What is asked:
Beginning with the first line below, please repeat the material exactly, ending with the line that includes "to the middle.".

Stored data:
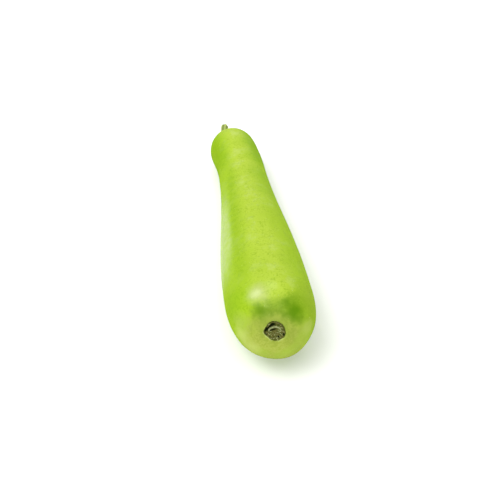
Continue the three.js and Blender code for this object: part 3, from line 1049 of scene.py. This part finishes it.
@dataclass
class DriedBlossom:
    """The dry base of the flower: a torn rim, half a ring inside it, and fibres that run in to the middle.

    Places on its front are given by turn and by share of its radius. A hole has a turn, a share and a width.
    """

    fruit: Fruit
    radius: float = 8.8 * MM
    gap: float = 0.3 * MM
    front_depth: float = 1 * MM
    trough_depth: float = 2.7 * MM
    trough_edge: Span = (0.05, 0.13)
    gape_turn: float = 2.35
    gape_spread: float = 1.15
    dark_spread: float = 0.9
    rim_share: float = 0.86
    rim_edge: float = 0.05
    rim_begins: Span = (0.86, 0.93)
    rim_wave: float = 0.45 * MM
    torn_begins: Span = (0.5, 0.95)
    spur_turn: float = 2.95
    spur_size: float = 0.09
    spur_spread: float = 0.4
    ring_share: float = 0.53
    ring_waves: tuple[Wave, ...] = ((0.07, 2, math.pi / 2), (0.02, 1, math.pi / 2 - 0.2), (0.012, 5, 0.0))
    ring_width: float = 0.07
    ring_height: float = 0.5 * MM
    ring_turn: float = 1.6
    ring_spread: float = 1.5
    slit: tuple[Span, Span] = ((-0.42, 0.07), (0.06, 0.2))
    slit_edge: Span = (0.035, 0.12)
    slit_depth: float = 2.2 * MM
    grain_size: float = 2.2 * MM
    fibres: int = 15
    fine_fibres: int = 31
    fibres_begin: Span = (0.1, 0.3)
    fibre_height: float = 0.35 * MM
    holes: tuple[tuple[float, float, float], ...] = ((-1.05, 0.74, 0.1), (-0.42, 0.92, 0.11), (3.5, 0.92, 0.1))
    hole_depth: float = 2 * MM
    back_round: Span = (0.6 * MM, 0.8 * MM)
    sides: int = 60
    profile: tuple[Span, ...] = (
        (0.08, 0.6), (0.16, 0.5), (0.23, 0.4), (0.3, 0.3), (0.36, 0.3), (0.42, 0.3), (0.46, 0.3), (0.5, 0.3),
        (0.54, 0.3), (0.58, 0.3), (0.62, 0.3), (0.66, 0.3), (0.71, 0.3), (0.76, 0.3), (0.8, 0.2), (0.85, 0.05),
        (0.89, -0.2), (0.93, -0.4), (0.965, -0.3), (1.0, 0.3),
    )  # fmt: skip

    def rings(self) -> list[Ring]:
        """Gives the rings from the middle of the front over the rim to the back."""
        back = self.fruit.pit_depth - self.gap
        inset, rise = self.back_round
        front = [(self.radius * share, station * MM) for share, station in self.profile]
        return front + [(self.radius, back - rise), (self.radius - inset, back), (self.radius * 0.5, back)]

    def from_slit(self, share: Array, turn: Array) -> Array:
        """Gives the distance from the slit inside the ring.

        Args:
            share: radius of each point, as a share of the whole radius.
            turn: its turn round the axis.

        Returns:
            The distance, as a share of the whole radius.
        """
        start, end = np.array(self.slit)
        point = np.stack([share * np.cos(turn), share * np.sin(turn)], -1)
        along = np.clip((point - start) @ (end - start) / np.sum((end - start) ** 2), 0, 1)
        return np.linalg.norm(point - start - along[:, None] * (end - start), axis=1)

    def sunk(self, share: Array, turn: Array, in_trough: Array, in_slit: Array) -> Array:
        """Tells how far the front sinks.

        Args:
            share: radius of each point, as a share of the whole radius.
            turn: its turn round the axis.
            in_trough: 1 where it is in the trough between the ring and the rim.
            in_slit: 1 where it is in the slit inside the ring.

        Returns:
            The depth of each point.
        """
        depth = self.trough_depth * in_trough + self.slit_depth * in_slit
        for hole_turn, hole_share, width in self.holes:
            away = np.hypot(share - hole_share, share * angle_from(turn, hole_turn))
            depth = np.maximum(depth, self.hole_depth * bell(away, 0, width))
        return depth

    def build(self) -> None:
        """Builds the dry flower base and dresses it."""
        piece = TurnedPiece(Node.DRIED_BLOSSOM, self.rings(), self.sides)
        blank = piece.read()
        turn, share = blank.turn, blank.radius / self.radius
        grain = piece.grain(self.grain_size)
        on_front = blank.station < self.front_depth
        from_gape = angle_from(turn, self.gape_turn)
        gape = bell(from_gape, 0, self.gape_spread, 4)
        dark = bell(from_gape, 0, self.dark_spread, 4)
        spur = self.spur_size * bell(angle_from(turn, self.spur_turn), 0, self.spur_spread, 4)
        ring_at = self.ring_share + ripple(turn, self.ring_waves)
        ring = bell(share, ring_at, self.ring_width, 4)
        ring = ring * bell(angle_from(turn, self.ring_turn), 0, self.ring_spread, 6)
        in_trough = smoothstep(*self.trough_edge, share - ring_at) * gape
        in_trough = in_trough * (1 - smoothstep(0, self.rim_edge, share - self.rim_share - spur))
        in_slit = 1 - smoothstep(*self.slit_edge, self.from_slit(share, turn) + 0.04 * grain)
        # the trough on the far side of the gape is painted dark green, not near black
        green_trough = in_trough * (1 - dark) * (from_gape < 0)
        sunk = self.sunk(share, turn, in_trough, in_slit)

        wander = turn + 0.25 * grain
        fibre = 0.65 * np.cos(self.fibres * wander + 0.4) + 0.35 * np.cos(self.fine_fibres * wander + 2 + 6 * share)
        on_fibres = smoothstep(*self.fibres_begin, share) * (1 - in_trough) * (1 - in_slit) * (1 - ring)
        on_rim = smoothstep(*self.rim_begins, share)
        torn = ripple(turn, ((1.0, 7, 1.3), (0.6, 17, 0.4))) + 1.2 * grain
        raised = self.fibre_height * (fibre + grain) * on_fibres * (1 - on_rim) + self.rim_wave * torn * on_rim
        # the depth carries painted shade into the trough, the slit and the holes, but not into the trough on its green
        # side
        piece.mark(Mark.DEPTH, on_front * (sunk / self.trough_depth - in_trough * (1 - dark)))
        piece.mark(Mark.FIBRE, fibre * on_fibres * (1 - 0.5 * on_rim) - green_trough)
        piece.mark(Mark.RING, on_front * ring)
        shaped = Blank(
            blank.radius * (1 + (self.fruit.torn_edge(turn) - 1) * smoothstep(*self.torn_begins, share)),
            blank.station + on_front * (sunk + raised - self.ring_height * ring) - self.fruit.face_forward(blank),
            turn,
            self.fruit.face_shift(blank),
        )
        piece.place(self.fruit.line.bend(shaped))
        piece.dress(Slot.CORK, CorkFinish().material())


# ---- studio


@dataclass(frozen=True)
class Lamp:
    """A wide distant light: the direction that it shines from, its strength, and how many degrees wide it looks."""

    name: str
    source: Point
    strength: float
    spread: float
    only_gloss: bool = False

    def hang(self) -> None:
        """Hangs the lamp."""
        bpy.ops.object.light_add(type="SUN", location=tuple(2 * part for part in self.source))
        lamp = bpy.context.object
        lamp.name = self.name
        lamp.data.energy = self.strength
        lamp.data.angle = math.radians(self.spread)
        lamp.visible_diffuse = not self.only_gloss
        east, north, up = self.source
        down = math.acos(up / math.hypot(east, north, up))
        lamp.rotation_euler = (down, 0, math.atan2(north, east) + math.pi / 2)


@dataclass
class Studio:
    """White floor, soft light from the upper left and behind, and a camera that looks down on the gourd."""

    floor_radius: float = 3.5
    floor_sides: int = 64
    floor_gap: float = 0.05 * MM
    sweep: float = 2.5
    sweep_steps: int = 8
    camera_place: Point = (-0.06911, -0.54636, 0.50813)
    camera_down: float = 43.75
    camera_turn: float = -7.17
    camera_lens: float = 45.36
    camera_sensor: float = 36.0
    surround: float = 0.6
    lamps: tuple[Lamp, ...] = (
        Lamp("key_light", (-0.45, -0.15, 0.88), 1.1, 35.0),
        Lamp("sky_light", (-0.16, -0.22, 1.0), 1.42, 72.0),
        Lamp("glint_light", (-0.62, 0.29, 0.728), 6.6, 22.0, only_gloss=True),
        Lamp("streak_light", (-0.04, 0.5, 0.866), 1.9, 28.0, only_gloss=True),
    )

    def lay_floor(self) -> None:
        """Lays the floor, a large round sheet of paper, and curves it up into a low wall all round."""
        bpy.ops.object.select_all(action="DESELECT")
        bpy.ops.mesh.primitive_circle_add(
            vertices=self.floor_sides,
            radius=self.floor_radius,
            fill_type="NGON",
            location=(0, 0, -self.floor_gap),
        )
        floor = bpy.context.object
        floor.name = "floor"
        bpy.ops.object.mode_set(mode="EDIT")
        bpy.ops.mesh.select_mode(type="EDGE")
        angles = [math.pi / 2 * i / self.sweep_steps for i in range(self.sweep_steps + 1)]
        for start, end in zip(angles, angles[1:]):
            rise = self.sweep * (math.cos(start) - math.cos(end))
            inner, outer = (self.floor_radius + self.sweep * math.sin(angle) for angle in (start, end))
            bpy.ops.mesh.extrude_edges_move(TRANSFORM_OT_translate={"value": (0, 0, rise)})
            bpy.ops.transform.resize(value=(outer / inner, outer / inner, 1), center_override=(0, 0, 0))
        bpy.ops.object.mode_set(mode="OBJECT")
        bpy.ops.object.shade_smooth()
        floor.data.materials.append(FloorFinish().material())
        LOG.info("floor: %.0f m wide", 2 * self.floor_radius)

    def light(self) -> None:
        """Lights the scene."""
        world = bpy.data.worlds.new("studio_surround")
        world.use_nodes = True
        background = world.node_tree.nodes["Background"]
        background.inputs["Color"].default_value = (1.0, 1.0, 1.0, 1.0)
        background.inputs["Strength"].default_value = self.surround
        bpy.context.scene.world = world
        for lamp in self.lamps:
            lamp.hang()
        bpy.context.scene.view_settings.view_transform = "Standard"
        LOG.info("lights: %s", ", ".join(lamp.name for lamp in self.lamps))

    def set_camera(self) -> None:
        """Sets the camera."""
        rotation = (math.radians(90 - self.camera_down), 0, math.radians(self.camera_turn))
        bpy.ops.object.camera_add(location=self.camera_place, rotation=rotation)
        camera = bpy.context.object
        camera.name = "camera"
        camera.data.sensor_width = self.camera_sensor
        camera.data.sensor_fit = "HORIZONTAL"
        camera.data.lens = self.camera_lens
        bpy.context.scene.camera = camera
        LOG.info("camera: %.2f mm lens", self.camera_lens)


def main() -> None:
    """Builds the studio and the gourd."""
    logging.basicConfig(level=logging.INFO, format="%(message)s")
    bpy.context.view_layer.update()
    studio = Studio()
    studio.set_camera()
    studio.light()
    studio.lay_floor()
    fruit = Fruit()
    fruit.build()
    Stem(fruit).build()
    DriedBlossom(fruit).build()


if __name__ == "__main__":
    main()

Answer to this problem:
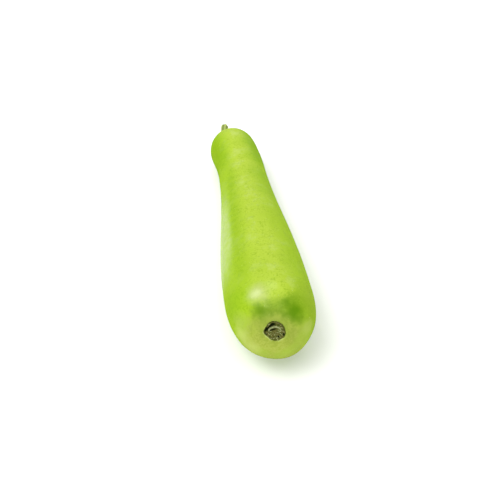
Continue the three.js and Blender code for this object: part 3, from line 1049 of scene.py. This part finishes it.
@dataclass
class DriedBlossom:
    """The dry base of the flower: a torn rim, half a ring inside it, and fibres that run in to the middle.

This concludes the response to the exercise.